24 additional columns
.
.
.
FROM TABLE_1 T1,
TABLE_2 T2,
TABLE_3 T3,
TABLE_4 T4,
VIEW_1 V1,
VIEW_2 V2,
.
.
An additional mix of 7 tables and views
.
.
WHERE T1.COLUMN_4 = T2.COLUMN_5
AND T2.COLUMN_7 = T3.COLUMN_8
.
.
.
AND T5.ID = 'ABC123'
Notice the complex view is not part of the
FROM section and there are no joins to the complex view in the
WHERE clause. I executed the new and improved query and got the following error:
ERROR at line 17:
ORA-00904: "T4"."ID": invalid identifier
The excitement was extinguished for a brief moment while I realized my mistake. How come
T4.ID is an invalid identifier when I know
ID is a valid column on
TABLE_4? The problem is that
TABLE_4 is not visible inside the inline view of the scalar subquery. The complex view is two levels deep so I can’t join
CV and
T4. How can I hide the logic of the scalar subquery in a way that allows me to join the complex view and
TABLE_4? A view that implements the core logic of the scalar subquery achieves the desired result so I created the following view:
CREATE OR REPLACE VIEW CURRENT_USAGE
AS
SELECT USAGE,
PART_ID,
PARAMETER_ID
FROM
(
SELECT CV.USAGE,
CV.PART_ID,
CV.PARAMETER_ID,
ROW_NUMBER() OVER (PARTITION BY CV.PART_ID,
CV.PARAMETER_ID
ORDER BY CV.LOG_DATE DESC) RN
FROM COMPLEX_VIEW CV
)
WHERE RN = 1;
The main query needs to be modified again to reference the newly created view
CURRENT_USAGE so it becomes:
SELECT T1.COLUMN_1,
T1.COLUMN_2,
V1.COLUMN_1,
V1.COLUMN_2,
T2.COLUMN_1,
T2.COLUMN_2,
V2.COLUMN_1,
V2.COLUMN_2,
(
SELECT USAGE
FROM CURRENT_USAGE CU
WHERE CU.PARAMETER_ID = T3.ID
AND CU.PART_ID = T4.ID
)
USAGE,
.
.
.
24 additional columns
.
.
.
FROM TABLE_1 T1,
TABLE_2 T2,
TABLE_3 T3,
TABLE_4 T4,
VIEW_1 V1,
VIEW_2 V2,
.
.
An additional mix of 7 tables and views
.
.
WHERE T1.COLUMN_4 = T2.COLUMN_5
AND T2.COLUMN_7 = T3.COLUMN_8
.
.
.
AND T5.ID = 'ABC123'
This time around the only surprise was the following runtime statistics:
Statistics
----------------------------------------------------------
2 recursive calls
0 db block gets
28316 consistent gets
0 physical reads
0 redo size
3328 bytes sent via SQL*Net to client
524 bytes received via SQL*Net from client
2 SQL*Net roundtrips to/from client
4 sorts (memory)
0 sorts (disk)
1 rows processed
The new query returned the same data as the original query while performing a fraction of the work.
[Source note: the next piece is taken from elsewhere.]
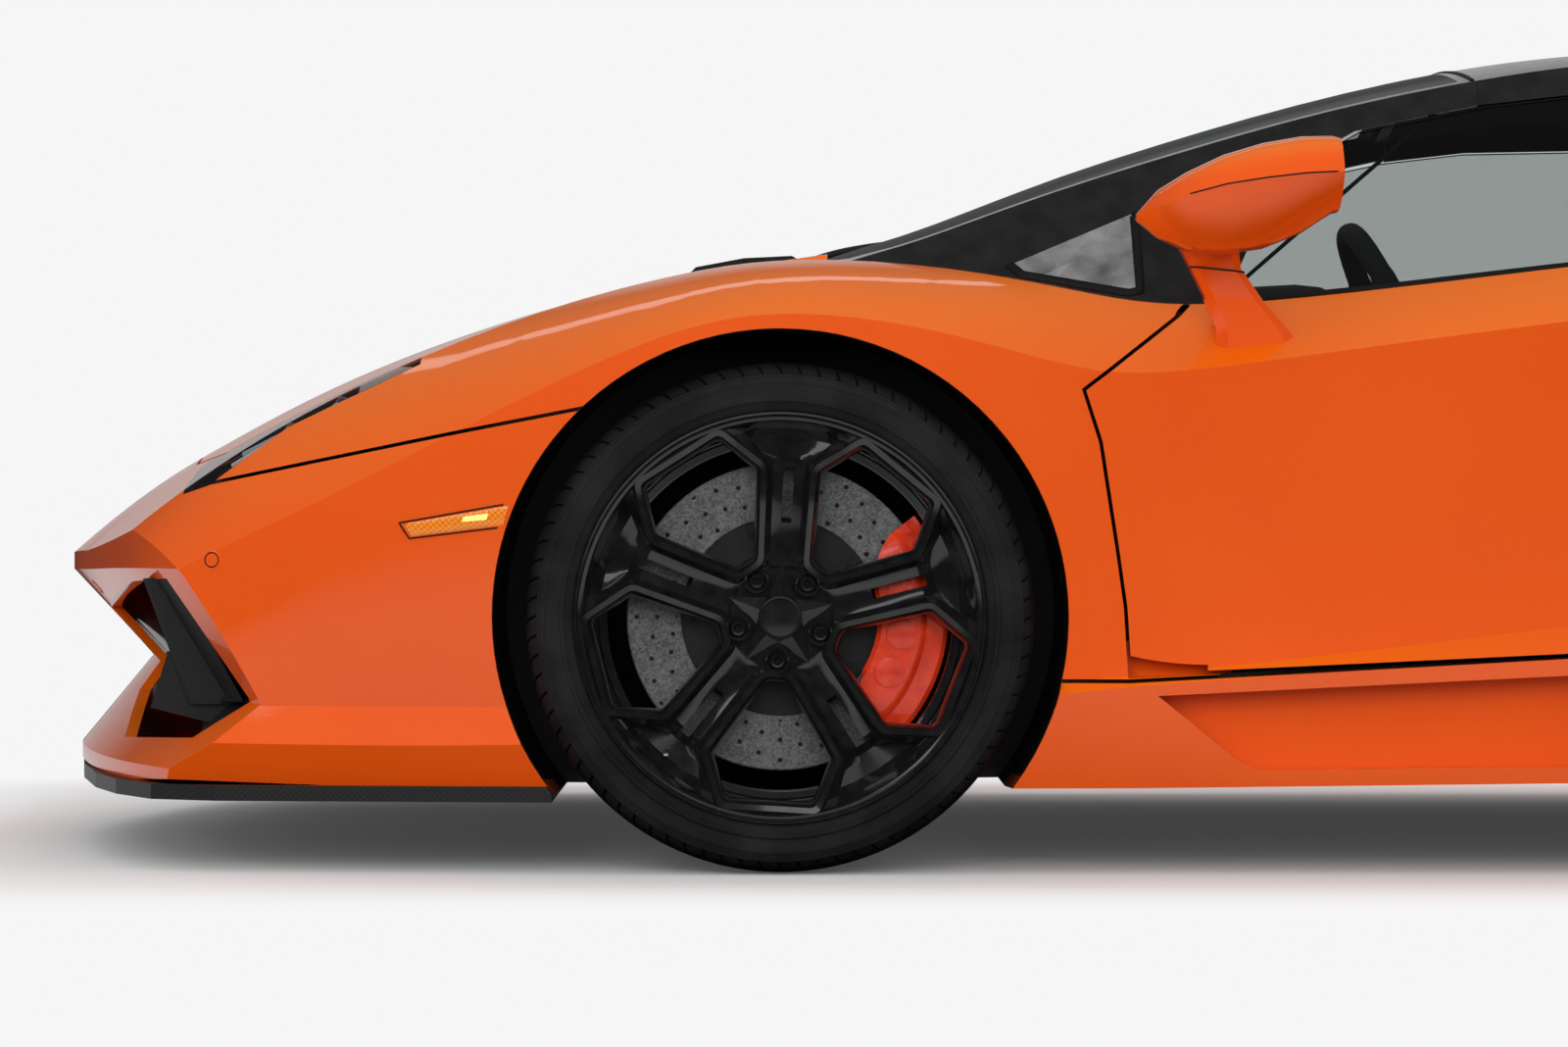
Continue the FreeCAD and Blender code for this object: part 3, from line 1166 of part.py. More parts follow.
plate_drop = 2 * size("lid_drop")
plate_top = [(along(a), up(b) - fit_gap) for a, b in DIFFUSER_SHARES[1:3]]
plate_outline = plate_top + [(x, z - plate_drop) for x, z in reversed(plate_top)]
diffuser_inner = diffuser_half - fit_gap
plate = flat_solid([Vector(x, -diffuser_inner, z) for x, z in plate_outline], Vector(0, 2 * diffuser_inner, 0))
FIN_SHARES = (-0.52, -0.35, -0.18, 0.18, 0.35, 0.52)
fins = []
for share in FIN_SHARES:
    start, end = plate_top
    fin_outline = [
        (start[0], start[1] - plate_drop / 2), (end[0], end[1] - plate_drop / 2),
        (end[0], up(fin_rear_bottom_share)), (along(fin_front_share), up(fin_front_bottom_share)),
    ]
    fin = [Vector(x, across(share), z) for x, z in fin_outline]
    fins.append(flat_solid(fin, Vector(0, size("lid_drop"), 0)))
place_shape("diffuser", plate.fuse(fins).removeSplitter())

# Door hinges: a bracket on the tub, and a pin that the door turns on
hinge_radius = size("door_hinge_radius")
pin_out = hinge_place + hinge_axis * 3 * hinge_radius
pin_in = hinge_place - hinge_axis * 3.6 * hinge_radius
bracket_y = door_inner - size("door_swing_room") - shut_gap
bracket = block(hinge_place.x - 2 * hinge_radius, size("dash_wall"), bracket_y - hinge_radius, bracket_y,
                hinge_place.z - 2 * hinge_radius, hinge_place.z + 2 * hinge_radius)
hinge = bracket.fuse(rod(pin_in, pin_out, hinge_radius)).removeSplitter()
place_shape("door_hinges", Part.makeCompound([hinge, other_side(hinge)]))

# Jacking pads under the floor
pads = []
for pad_x in (along(front_pad_share), along(rear_pad_share)):
    for pad_y in (across(under_car_edge_share), -across(under_car_edge_share)):
        pad_base = Vector(pad_x, pad_y, up(pad_floor_share) - size("jack_pad_drop"))
        stem = rod(pad_base, pad_base + Vector(0, 0, up(pad_top_share)), size("jack_pad_radius"))
        pads.append(stem.cut(body))
place_shape("jack_pads", Part.makeCompound([largest(pad, 1) for pad in pads]))

# Door mirrors
MIRROR_SHARES = [
    (1.1705, 0.746), (1.182, 0.774), (1.197, 0.797), (1.217, 0.815), (1.239, 0.828), (1.262, 0.831),
    (1.267, 0.796), (1.260, 0.747), (1.246, 0.725), (1.226, 0.703), (1.205, 0.712), (1.184, 0.728),
]
MIRROR_RINGS = [(0.905, 0.55), (0.935, 0.86), (0.985, 1.0), (1.060, 0.97), (1.100, 0.84), (1.113, 0.60)]


def mirror_head():
    centre = Vector(along(mirror_share), 0, up(mirror_height_share))
    rings = []
    for width_share, scale in MIRROR_RINGS:
        points = [Vector(centre.x + (along(a) - centre.x) * scale, across(width_share),
                         centre.z + (up(b) - centre.z) * scale) for a, b in MIRROR_SHARES]
        curve = Part.BSplineCurve()
        curve.interpolate(Points=points, PeriodicFlag=True)
        rings.append(Part.Wire(curve.toShape()))
    return Part.makeLoft(rings, True, False)


# The mirror's arm from the door skin to the head, as rings of (along, across, up)
STALK_RING_SHARES = [
    [(1.216, 0.845, 0.590), (1.254, 0.845, 0.590), (1.250, 0.915, 0.590), (1.212, 0.915, 0.590)],
    [(1.213, 0.868, 0.640), (1.246, 0.868, 0.640), (1.241, 0.925, 0.640), (1.208, 0.925, 0.640)],
    [(1.206, 0.915, 0.700), (1.229, 0.915, 0.700), (1.226, 0.945, 0.700), (1.203, 0.945, 0.700)],
    [(1.202, 0.935, 0.740), (1.228, 0.935, 0.740), (1.228, 0.985, 0.740), (1.202, 0.985, 0.740)],
]
stalk_rings = []
for ring in STALK_RING_SHARES:
    stalk_rings.append(Part.makePolygon([Vector(along(a), across(b), up(c)) for a, b, c in ring + ring[:1]]))
stalk = Part.makeLoft(stalk_rings, True, True)
mirror = stalk.cut(body).fuse(mirror_head()).removeSplitter()
mirror = largest(mirror, 1)
place_shape("mirror_left", mirror)
place_shape("mirror_right", other_side(mirror))

# Write every piece
doc.recompute()
problems = [item.Label for item in doc.Objects if "Invalid" in item.State or "Error" in item.State]
problems += [piece.Label for piece in pieces if piece.Shape.isNull() or not piece.Shape.isValid()]
if problems:
    raise SystemExit("faulty pieces: " + ", ".join(problems))
os.makedirs("parts", exist_ok=True)
for piece in pieces:
    piece.Shape.exportStep("parts/" + piece.Label + ".step")
print(len(pieces), "pieces written")
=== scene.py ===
# %% [markdown]
# Supercar
#
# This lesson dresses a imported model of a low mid-engined roadster with upward-swinging doors.
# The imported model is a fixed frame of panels, glass, wheels and structure. The lesson gives every
# panel its finish, rebuilds the wheels with their spokes, tyres and brakes in full detail, and adds
# lamps, grilles, seals, seats and trim. All sizes are in metres: +X is the nose, +Y the car's left
# and +Z up.

# %% Loading the frame
import json
import math

import bmesh
import bpy
from mathutils import Matrix, Vector
from mathutils.bvhtree import BVHTree

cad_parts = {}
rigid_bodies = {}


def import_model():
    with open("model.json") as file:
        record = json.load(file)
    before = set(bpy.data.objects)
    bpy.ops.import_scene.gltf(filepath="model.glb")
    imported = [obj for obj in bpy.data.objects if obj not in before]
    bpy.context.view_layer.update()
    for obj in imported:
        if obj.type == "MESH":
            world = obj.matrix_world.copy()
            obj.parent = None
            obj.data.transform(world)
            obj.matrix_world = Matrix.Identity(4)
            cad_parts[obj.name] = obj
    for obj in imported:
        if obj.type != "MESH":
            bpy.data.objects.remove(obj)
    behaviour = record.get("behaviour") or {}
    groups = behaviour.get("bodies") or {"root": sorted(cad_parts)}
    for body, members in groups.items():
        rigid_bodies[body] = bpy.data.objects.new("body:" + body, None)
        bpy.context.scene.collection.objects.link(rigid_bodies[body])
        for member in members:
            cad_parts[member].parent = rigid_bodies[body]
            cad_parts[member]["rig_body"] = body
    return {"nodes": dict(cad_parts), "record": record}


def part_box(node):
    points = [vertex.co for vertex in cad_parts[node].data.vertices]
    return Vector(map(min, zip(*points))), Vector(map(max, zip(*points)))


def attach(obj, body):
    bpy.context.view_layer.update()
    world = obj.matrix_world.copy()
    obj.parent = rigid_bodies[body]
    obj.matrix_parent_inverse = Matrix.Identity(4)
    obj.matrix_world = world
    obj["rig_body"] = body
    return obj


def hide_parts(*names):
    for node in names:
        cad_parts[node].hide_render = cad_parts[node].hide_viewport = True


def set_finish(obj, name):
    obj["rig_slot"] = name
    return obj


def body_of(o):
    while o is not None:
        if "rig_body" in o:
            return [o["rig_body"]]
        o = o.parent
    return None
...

Although 28,316 consistent gets is a bit high to return one row, this value is quite handsome when compared to the original value of 65 million consistent gets. This translates into a 99.96% improvement. Regarding response time, the original query took 13 minutes to complete while the new query only requires 0.3 second to generate results, also a 99.96% improvement.
Combining the right mix of database objects and SQL features helped me achieve such dramatic improvement. I hope my experience will help you consider creative solutions when faced with challenging SQL performance issues.